A nuke is one of the most complex devices mankind has ever built. It's not just one or three people that have their work in the kitchen with this.
 
Question about something I know zippo about but which has become an item of interest with “Oppenheimer.” I have a much older cousin who got his PhD in nuclear engineering at Cal and spent his career at Los Alamos “building bombs,” in his words. I assume he probably took a lot of physics, but that wasn’t his degree. So, the engineers design the build and the machines necessary to build, while the theoretical physicists provide the . . . what . . . cookbook? I don’t even know enough about it to frame the question.

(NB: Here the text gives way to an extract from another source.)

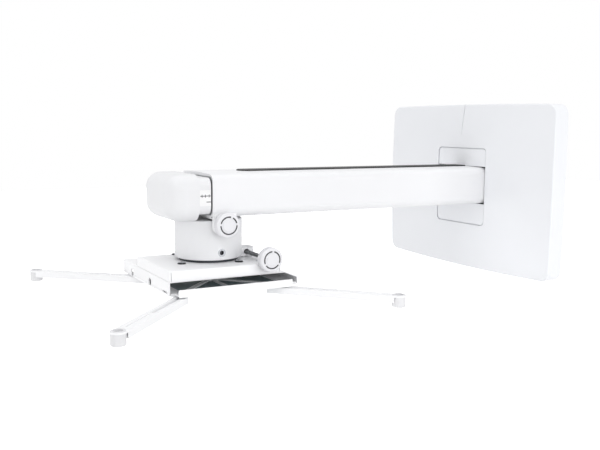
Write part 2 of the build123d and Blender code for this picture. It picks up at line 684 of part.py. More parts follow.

Well, the theoretical physics behind a fission weapon have been worked out for a good long time - not all the way to the actual Manhattan project (some of that was purely experimental), but not all that long after it. It’s why the US agreed to stop weapons testing - we’ve already got the theory down cold. Hit a mass of the right isotopes at the right density with enough neutrons at the right energy, and the bomb will go. At this point, building the next gen bomb is almost entirely a pure engineering problem - there are thousands of ways to achieve those conditions, so it’s just about selecting the design that optimizes for the other things that you might care about, such as the volume, weight, cost, reliability, safety, etc of the device. Pure nuclear engineering.
 
Question about something I know zippo about but which has become an item of interest with “Oppenheimer.” I have a much older cousin who got his PhD in nuclear engineering at Cal and spent his career at Los Alamos “building bombs,” in his words. I assume he probably took a lot of physics, but that wasn’t his degree. So, the engineers design the build and the machines necessary to build, while the theoretical physicists provide the . . . what . . . cookbook? I don’t even know enough about it to frame the question.

It works that way in most industries. Physicists or chemists or someone comes up with an idea, then engineers come in to see if the idea is viable, and then they all work together to make whatever it is.